Cholesterol drug Vytorin may actually work, new data shows
Dismissed by some cardiologists as an expensive placebo several years ago, the cholesterol-lowering pill Vytorin may be poised for a comeback.
Researchers at the American Heart Association meeting on Monday in Chicago presented data from an randomized, double-blind study of 18,144 high-risk patients that found that patients taking Vytorin -- a combination of the cholesterol-lowering statin Zocor plus Zetia, a non-statin -- experienced fewer heart attacks, strokes and repeat hospitalizations than those taking just statins.
The results, which have not yet been peer-reviewed, could dramatically alter the landscape for the multi-billion-dollar cholesterol drug industry. The American Heart Association and the American College of Cardiologists currently only recommend statins.
Statins, which lower the amount of LDL or bad cholesterol in the blood, are considered a kind of miracle drug in modern medicine. Among the most widely prescribed in the world, they are often able to lower a person's cholesterol to very low levels with few noticeable side effects. But they don't work for everyone and some can't tolerate a full dose -- they can cause muscle pain, digestive issues and liver damage -- and until now there haven't been any good alternatives.

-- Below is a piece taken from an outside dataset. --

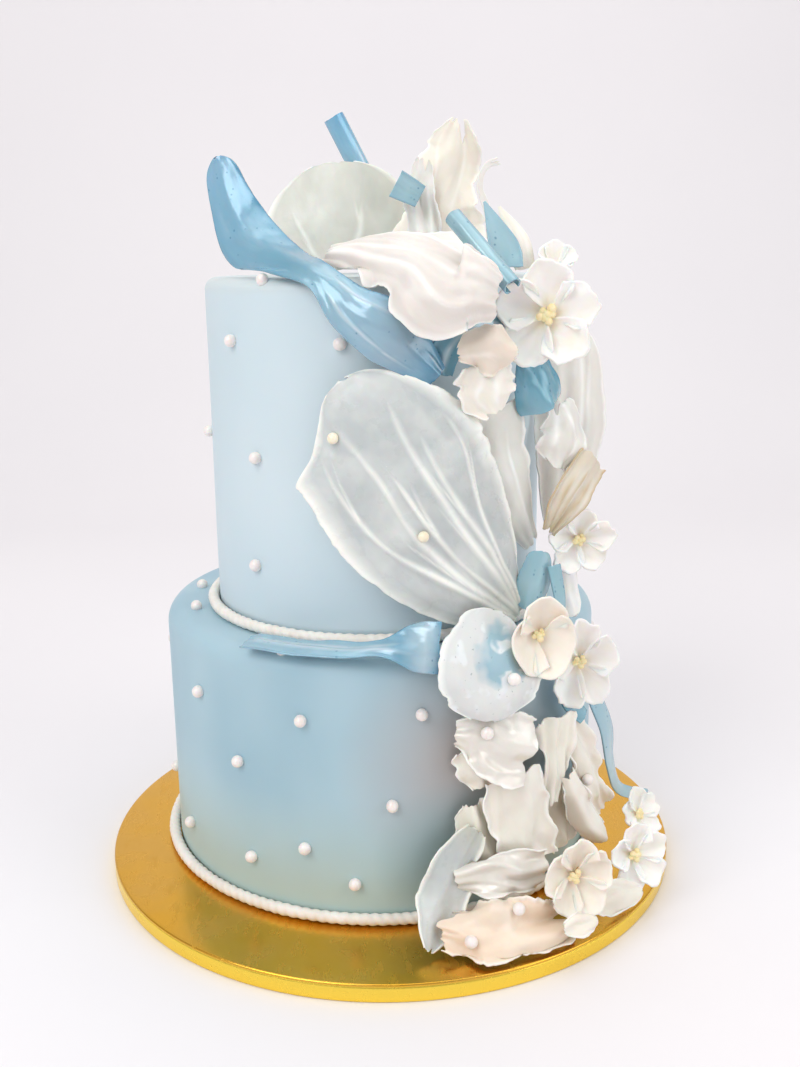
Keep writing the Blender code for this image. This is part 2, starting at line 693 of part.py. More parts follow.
def foot_pieces(placed):
    """The sheets and flowers that rest on the drum."""
    sheet(placed, "base_sheet", "cream sugar", [
        (21, -125, 19, 8, 0, 40),
        (34, -130, 21, 13, 3, 40),
        (47, -132, 22, 16, 8, 40),
        (60, -130, 21, 16, 14, 40),
        (73, -123, 19, 13, 22, 40),
        (86, -112, 16, 8, 32, 40),
    ], cells=(9, 5), curl=40, ruffle=(2.5, 3), jag=(0.18, 5), pearls=[(0.22, 0.3)])
    sheet(placed, "pearly_bag", "white sugar", [
        (30, -115, 37, 6, 8, 10),
        (44, -117, 39, 9, 14, 12),
        (59, -115, 41, 11, 22, 12),
        (73, -107, 39, 10, 30, 10),
    ], cells=(7, 5), curl=50, pleat=(1, 3))
    flower(placed, "foot_orchid", (84, -110, 38), 17, 15, 5, "blush paste", cells=(25, 3),
           petals=5, notch=0.3, cup=0.5, stretch=1.15, wave=0.12)
    flower(placed, "foot_flower", (118, -76, 28), 17, 25, 15, cells=(20, 3), notch=0.42, wave=0.1)
    flower(placed, "back_flower", (128, -40, 30), 14, 40, 25, cells=(20, 3), notch=0.35, cup=0.3)
    sheet(placed, "low_petal", "flower paste", [
        (93, -110, 21, 4, 20, 30),
        (107, -100, 19, 9, 25, 35),
        (121, -88, 15, 4, 30, 35),
    ], cells=(6, 3), round_start=0.2, round_end=0.2, curl=40)
    sheet(placed, "front_petal", "flower paste", [
        (76, -126, 19, 3, 10, 30),
        (84, -121, 18, 6, 15, 35),
        (93, -114, 16, 3, 25, 35),
    ], cells=(5, 3), round_start=0.2, round_end=0.2, curl=40)


def build():
    """Makes the whole cake, from the drum up."""
    empty_scene()
    cake = bpy.data.collections.new("wedding_cake")
    bpy.context.scene.collection.children.link(cake)
    drum()
    bottom_tier()
    border("bottom_border", BOTTOM_AXIS, BOTTOM_RADIUS, BOARD_HEIGHT)
    top_tier()
    border("top_border", TOP_AXIS, TOP_RADIUS, BOTTOM_TOP)
    bpy.context.view_layer.update()
    placed = [solid_tree(thing) for thing in cake.objects]
    shoulder_pieces(placed)
    crown_pieces(placed)
    fan_pieces(placed)
    ledge_pieces(placed)
    lower_pieces(placed)
    foot_pieces(placed)


build()
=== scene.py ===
"""Looks of a tiered wedding cake: iced tiers on a foil drum, pearls, piped borders and sugar work.

Lengths are in metres and +Z is up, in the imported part's own frame. Rows of the sugar sheets are in mm.
"""

import math
import random

import bmesh
import bpy
from mathutils import Matrix, Vector, noise
from mathutils.bvhtree import BVHTree


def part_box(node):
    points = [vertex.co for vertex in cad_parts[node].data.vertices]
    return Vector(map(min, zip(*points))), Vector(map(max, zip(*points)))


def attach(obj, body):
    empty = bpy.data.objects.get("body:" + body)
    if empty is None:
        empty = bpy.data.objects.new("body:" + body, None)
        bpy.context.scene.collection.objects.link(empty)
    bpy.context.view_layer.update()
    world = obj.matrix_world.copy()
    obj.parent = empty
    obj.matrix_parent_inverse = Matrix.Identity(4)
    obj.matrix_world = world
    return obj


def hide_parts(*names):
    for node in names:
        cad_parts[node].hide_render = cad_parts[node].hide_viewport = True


bl_info = {
    "name": "Tiered Wedding Cake",
    "version": (1, 0, 0),
    "blender": (4, 5, 0),
    "location": "View3D > Sidebar > Cake",
    "description": "Iced tiers with pearls, piped borders, sugar sheets, ribbons and flowers",
    "category": "Add Mesh",
}

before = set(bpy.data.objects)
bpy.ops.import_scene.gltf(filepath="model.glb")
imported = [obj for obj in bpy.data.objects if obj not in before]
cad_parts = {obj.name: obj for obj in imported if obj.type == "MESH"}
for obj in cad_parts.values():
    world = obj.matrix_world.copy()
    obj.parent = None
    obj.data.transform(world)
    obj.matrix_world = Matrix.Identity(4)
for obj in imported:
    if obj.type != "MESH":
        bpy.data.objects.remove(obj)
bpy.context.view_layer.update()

MM = 0.001

# Sizes of the cake: the drum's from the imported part, the others as its source has them
BOARD_LOW, BOARD_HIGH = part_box("board")
BOARD_RADIUS = 0.5 * (BOARD_HIGH[0] - BOARD_LOW[0])
BOARD_HEIGHT = BOARD_HIGH[2]
TIER_CLEARANCE = 0.3 * MM
BOTTOM_AXIS = Vector((-4 * MM, 11 * MM, 0))
BOTTOM_RADIUS = 113 * MM
BOTTOM_TOP = 138.5 * MM
BOTTOM_EDGE = 9 * MM
TOP_AXIS = Vector((-5 * MM, 5.5 * MM, 0))
TOP_RADIUS = 83.5 * MM
TOP_TOP = 304.5 * MM
TOP_EDGE = 6 * MM
BORDER_SIZE = 6 * MM
BORDER_CLEARANCE = 3.7 * MM
PEARL_SUNK = 1.6 * MM
SHEET_CLEARANCE = 1.7 * MM

# How sheets bend: rows of corners closer at the ends, the second rim's lag in a ruffle, half widths in mm
CLOSER_ENDS = 0.5
RUFFLE_LAG = 0.9
MIN_HALF = 1
FULL_FOLD_HALF = 6
PLEAT_SHARE = 0.3

# Pearls on sheets: how deep they sit, the petal's smaller ones, and how far off a sheet is looked for
PEARL_SUNK_IN_SHEET = 0.9 * MM
PETAL_PEARL_SCALE = 0.83
PEARL_SEARCH = 12 * MM

# Corners closer together than this are joined
SEAM = 0.01 * MM
SHEET_SEAM = 0.02 * MM

# Pearls: degrees right of the front and mm above the drum or the tier's foot, or mm from the axis
BOTTOM_PEARLS = [
    (-50, 101), (-18, 100), (10, 104),
    (-36, 73), (3, 60),
    (-59, 24), (-33, 25), (-18, 36), (-6, 20),
]
TOP_PEARLS = [(-50, 138), (-9, 138), (-40, 85), (-42, 33)]
LEDGE_PEARLS = [(-72, 99), (-24, 107), (150, 99), (215, 101), (265, 98)]
LEDGE_DROP = 0.5 * MM
RIM_PEARL_ANGLE = -36
RIM_PEARL_INSET = 2 * MM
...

Statins work by reducing the cholesterol made in the liver while Zetia or ezetimibe work by blocking absorption of the cholesterol.
The difference between the statin and combination therapy was modest, but significant. The study, which was funded by Merck and conducted at multiple centers around the world, followed patients for an average of six years after a hospitalization and found a 6.4 percent reduction in relative risk of a repeat incident between taking just statins and taking both drugs and that the side effects reported were lower than those for statins.
Vytorin has been among the most controversial drugs in the cardiovascular world. After the drug's developers -- Merck and Schering-Plough -- were accused of suppressing negative data in 2007-2008, prescriptions fell and the companies' stock prices plunged. Merck, which admitted no wrongdoing, paid $688 million to settle lawsuits from shareholders regarding the controversy.
Some researchers who were not involved in the study said back then that they wondered whether Vytorin and Zetia lowered cholesterol but did not reduce heart attacks or strokes. The results released Monday appeared to indicate that bringing a patient's cholesterol lower does appear to reduce heart incidents.
Merck says it plans to submit the data to the Food and Drug Administration in mid-2015 to get approval to market the drug for reducing major cardiovascular events.